The Phenomenon of Bee Bearding

also if anyone has any bearding hives pix to share, please post!
and i didn't say bearding perry pix......:lol:
 

·
Registered
Joined
·
469 Posts
The neat thing about bearding bees is their docile nature. You can gently and slowly scoop up a handful for a neat bee glove. At least with my bees that's the case, some may be hotter.
 

·
Registered
Joined
·
469 Posts
I don't know if it's common, but my bees were bearding at much less than 38 degrees, more like 32.
 

·
Registered
Joined
·
8,996 Posts
Inside hive temp, not outside. I've seen them beard when the outside temp was in the 60's F. "16 to 21 C."
 

·
Registered
Joined
·
113 Posts
Digression: if those bees are docile when bearding (and I agree mine are), would they make a convenient source of bees for the mite test that involves scooping half a cup of bees into a jar then sprinkling with powdered sugar and dumping sugar & mites out through a screened lid?

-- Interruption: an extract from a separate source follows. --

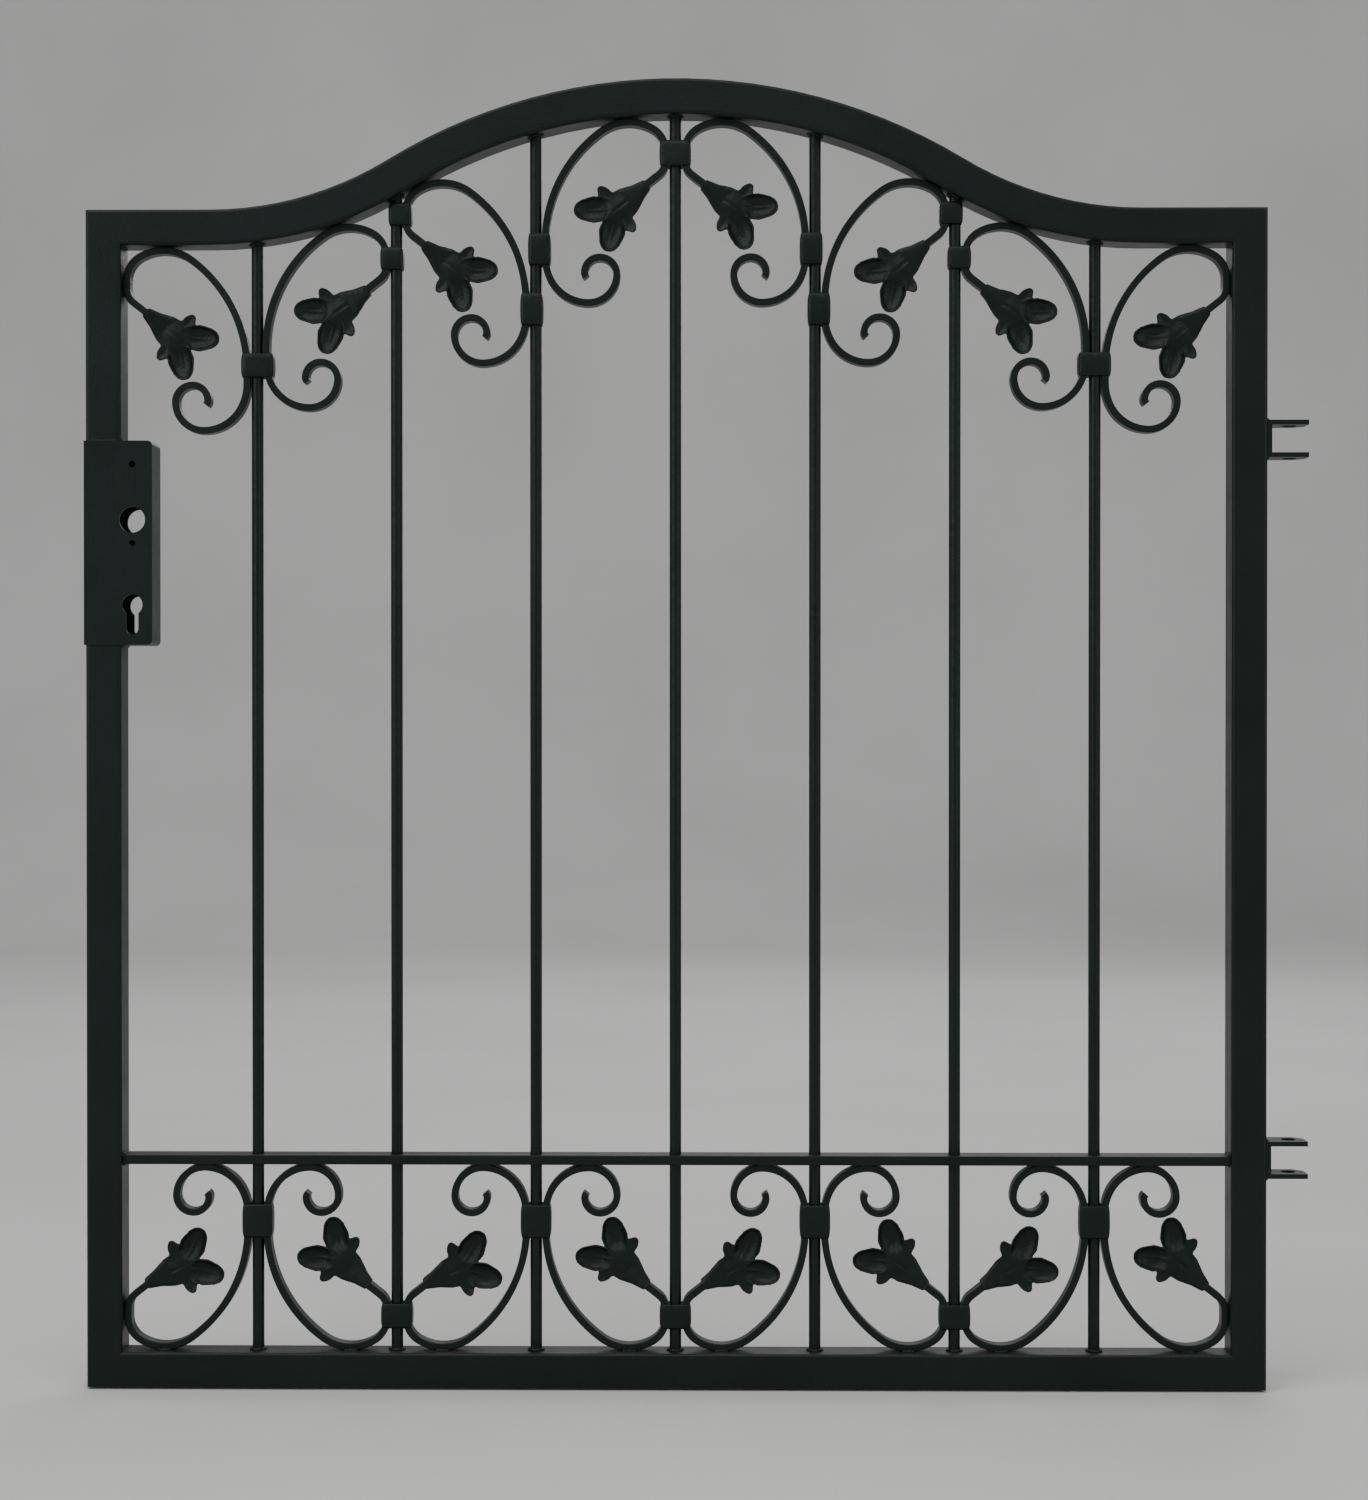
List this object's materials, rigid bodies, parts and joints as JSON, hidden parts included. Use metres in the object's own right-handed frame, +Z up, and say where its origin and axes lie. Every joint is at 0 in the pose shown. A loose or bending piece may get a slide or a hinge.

I remember learning that it was best to take the bees off a frame of brood but wouldn't pretty much any bees from the colony tell a similar tale?
 

·
Registered
Joined
·
5,829 Posts
Digression: if those bees are docile when bearding (and I agree mine are), would they make a convenient source of bees for the mite test that involves scooping half a cup of bees into a jar then sprinkling with powdered sugar and dumping sugar & mites out through a screened lid? I remember learning that it was best to take the bees off a frame of brood but wouldn't pretty much any bees from the colony tell a similar tale?
The short answer Chris, is no. When I do mite count tests for the Province, I have been instructed to collect bees from brood frames only, preferably with lots of larvae that is ready to be capped.
 

·
Registered
Joined
·
113 Posts
Thanks Perry !
 

·
Registered
Joined
·
5,829 Posts
:coolphotos:Very nice photos folks. :thumbsup:
The highest I have ever had a hive go was 2 deeps with 3 mediums. Some of these pics hurt my back just looking at them, I can only imagine what the harvest must have been like.
 

·
Registered
Joined
·
6,487 Posts
nice tread but I will add that some of the picture may well not be bearding at all. some of bluebloods picture could also be signs of a newly mated queen. that is to say that often times in mating yards you will see small clumps of bees on the outside of the boxes and often time there is a virgin or newly mated queen hanging out in those small clumps of bees.
 

·
Registered
Joined
·
14 Posts
Perhaps to take this thread a little further, do most of you consider bearding a good thing or a bad thing? Something to be desired (or at the least, just let happen) or something to be avoided?

Bearding often occurs in very healthy hives. At least mine do. A small amount of bearding isn't much to raise an eye about, but having two pounds of bees hanging on the outside makes me want to scream "Don't you have anything better to do than just hang around?"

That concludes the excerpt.